EVERY use of energy creates waste (entropy) of some kind; the more concentrated and intense the use, the more waste must be dealt with. Dealing with waste requires (guess what?) energy. Which creates more waste. Which requires dealing with. Etcetera. This means we get less and less actual benefit for each greater unit of energy we use, in a diminishing-returns feedback cycle.
Put simply, we have no choice but to cut back our energy use. It could be done BY us, or it will simply happen TO us, when our energy sources become too energy-expensive to use. Eventually it will take more energy to find new oil, than that oil can produce for us.
Flat Oil.
When this happens, there are basically two options, from a cultural point of view. Either we all die together, in a miserable starving thirsting diseased huddle; or some of us prey on the rest for the energy they need to survive. Human nature being what it is, I expect the latter. Get your guns while you can.
American free-marketists are long on think-tanks, so don't think they haven't reasoned this through. This scenario at once explains their desperation to shake off government controls -- since environmental protections make energy much more expensive even now -- and it underlines the desperation we ourselves should be feeling, to force change NOW, while we still have some few options.
Anyone who doesn't have children now should be thanked for not contributing to the load.
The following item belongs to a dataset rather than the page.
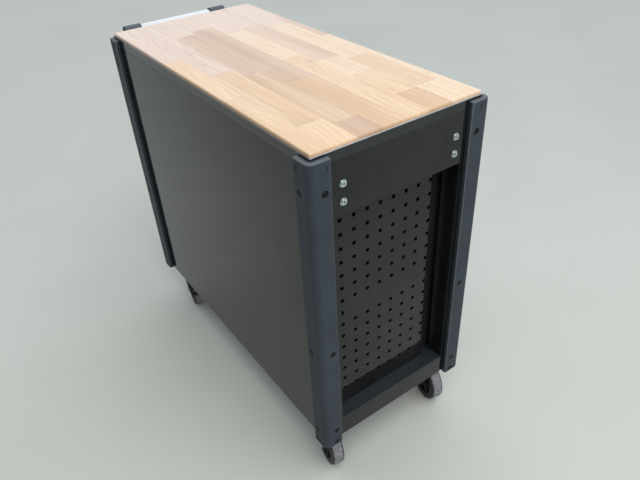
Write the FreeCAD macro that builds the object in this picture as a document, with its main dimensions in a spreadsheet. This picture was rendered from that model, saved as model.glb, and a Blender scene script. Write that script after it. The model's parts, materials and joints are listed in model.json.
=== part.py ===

Those who do have offspring should know that taking no action on this front is not an option your children and grandchildren will thank you for.
It's no good waiting for the political environment to change, because the political front has been colonized by the jihadists, and the change we get from that direction will be the change the jihadists want.
It's no good wanting to be nice. Nice won't stop a fundamentalist, and it won't stop Flat Oil. And it sure won't help to climb into your nice, oil-heated bed with another warm breeder and try to forget the whole thing.